Alexa, you actually have quite a different background: where did your interest in technology come from?
In my previous job as an account manager at an online agency, I came across UX Design for the first time and I found it so exciting. Plus I have some friends who study computer sciences, which is another way that I discovered my interest in coding. As a result, I started to write my own HTML and CSS code after work. Eventually I went on to build my own website.
And then you made the decision to change your career path?
Yes - eventually I reached a point where I wanted to give up my job to learn how to code properly and to therefore gain the qualifications I needed for a new career. So I resigned. After that I concentrated first of all on American tech boot camps, but because of the high costs associated with that kind of prolonged stay abroad, I hesitated in submitting my application. Coincidentally, my friend then discovered the neue fische boot camp in Hamburg, which was starting as a brand new course. I applied straight away.
Successfully! You began the three-month boot camp at the start of April. Can you give us an insight into this kind of coding boot camp?
The boot camp is a very practice-based workshop. One coach supervises around 15 people. For my part, I thought that I would have a slight advantage over the others due to my knowledge of HTML and CSS code. But the other participants caught up to me within two weeks. The learning effect was really high; after the first two hours, we had all written the first few lines of code. And in the final month we were all able to work independently on a digital assessment piece. In my case – owing to my e-commerce background – that was a shopping app with different filter options and a wish list function.
On the whole did you find it difficult to study your new field in more depth?
To start with, I also had to do a lot of work in the evenings in order to keep up with the high learning pace. But eventually it got easier. However, no one should be under the illusion that it will be easy to learn to code in three months and that it will be possible to do a lot of other things at the same time.
There is a shortage of specialists. (...) I don’t think that this level of demand can be met by computer science students alone.

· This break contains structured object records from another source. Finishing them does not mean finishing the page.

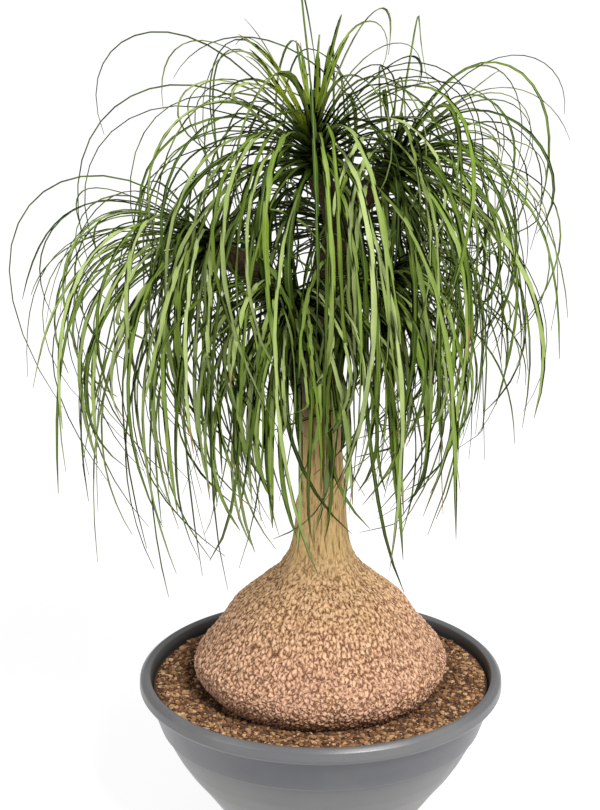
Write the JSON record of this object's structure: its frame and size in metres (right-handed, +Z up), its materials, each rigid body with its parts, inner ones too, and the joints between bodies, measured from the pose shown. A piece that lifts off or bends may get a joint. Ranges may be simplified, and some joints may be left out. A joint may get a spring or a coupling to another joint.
{
  "type": "potted ponytail palm",
  "caption": "Ponytail palm in a round bowl pot: a swollen barked stem forks into short branches, each with a head of long arching leaves over a gritty soil surface.",
  "frame": {"origin": "middle of the pot's underside, on the surface it stands on", "axes": "+Z up along the stem, -Y towards the plant's front, +X to the right seen from the front"},
  "size_m": [0.5392, 0.5039, 0.8444],
  "materials": {
    "grey_plastic": "satin",
    "brown_grit": "matte",
    "tan_bark": "matte",
    "green_leaf": "satin"
  },
  "bodies": {
    "root": {"pot": "grey_plastic", "soil": "brown_grit", "stem": "tan_bark", "head_top": "green_leaf", "head_right": "green_leaf", "head_left": "green_leaf", "head_front": "green_leaf", "head_back": "green_leaf", "head_low_right": "green_leaf"}
  },
  "joints": []
}
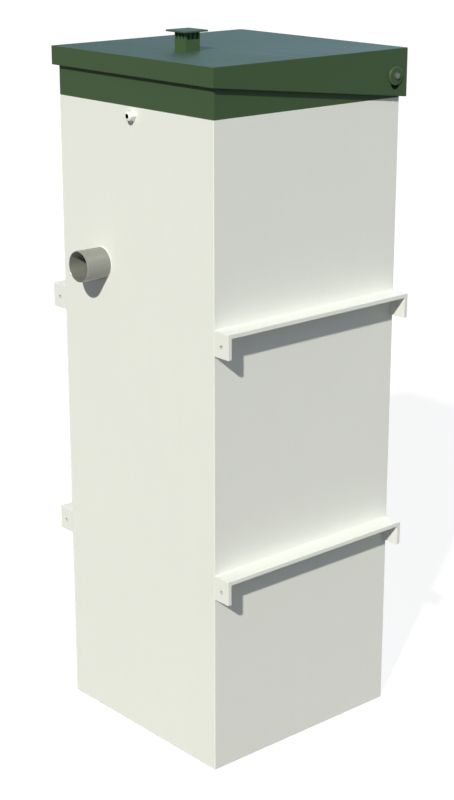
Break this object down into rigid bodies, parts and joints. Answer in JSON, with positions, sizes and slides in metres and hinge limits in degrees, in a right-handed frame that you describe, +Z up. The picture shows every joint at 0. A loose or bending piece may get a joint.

What did you do after finishing the boot camp?
At the very beginning of the boot camp we were visited by various firms who introduced themselves to us – OTTO was among them. At the time I already thought that the company was exciting and I therefore spoke directly with both of the OTTO employees and pestered them with my questions.
After I’d then submitted my CV, I received an invitation to an interview for a job as a junior software developer. The interview was great - and ended with a two-hour trial task so that the team and I could get a feel for one another. I was so excited. A few weeks later I had a second interview – and after that I was accepted.
What was it like starting at OTTO? Were you able to join the team without any problems?
Things certainly weren’t problem-free to begin with. Learning a completely new job in three months and daring to change your career path is extremely demanding. Currently at OTTO a lot is based on Java, which I didn’t learn at the boot camp. That’s a real challenge already. Luckily no one is expecting me to work 100% independently straight away. I do a lot of work in a pairing, which is common in this field – and so naturally I’m also learning a great deal.
Really the biggest advantage of the boot camp was that I was able to pick up a lot of practical experience, but sometimes I’m lacking the theoretical background that goes with it in order to understand the whole context. It will certainly be a while yet before everything is fully clear to me.
How important are programmes such as the boot camp which you graduated from?
I think that this trend for boot camps here in Germany is a reaction to the situation in the labour market. There is a shortage of specialists and the IT branch especially is urgently seeking a number of developers. I don’t think that this level of demand can be met by computer sciences students alone. Unfortunately it’s still the case that a lot of women decide not to study a technical subject because this field is very prone to stereotyping.
What’s more, the way that boot camps approach teaching is very different in comparison to degree programmes. Computer sciences degree courses contain a great deal of theory, even though universities and technical colleges are currently taking great pains to shape learning in a practical way.
Why is that?
The problem is that the course content at a university is very dependent on the accreditation of a degree course and the technology is continuing to develop at an ever faster rate. So a university can’t react as quickly to these changes as a coach at a boot camp can. That’s why neuefische is very well suited to facilitate a career change. In only a short time you can immerse yourself in your role as a developer in a very practical way, and you learn to work with the latest technologies.
Do you think that boot camps can replace vocational training or degree programmes in the future?
That’s not a question that I can answer definitively. I think that these boot camps will broaden the options for entering into the field. It’s likely that there will always be vocational training and study programmes in this sector – especially because a degree course has a completely different focus compared to a boot camp. For instance, I don’t have a clue about IT security which, for example, is studied very intensively in some degree programmes and is also explicitly required in certain sectors. But I was able to enter employment with practical knowledge.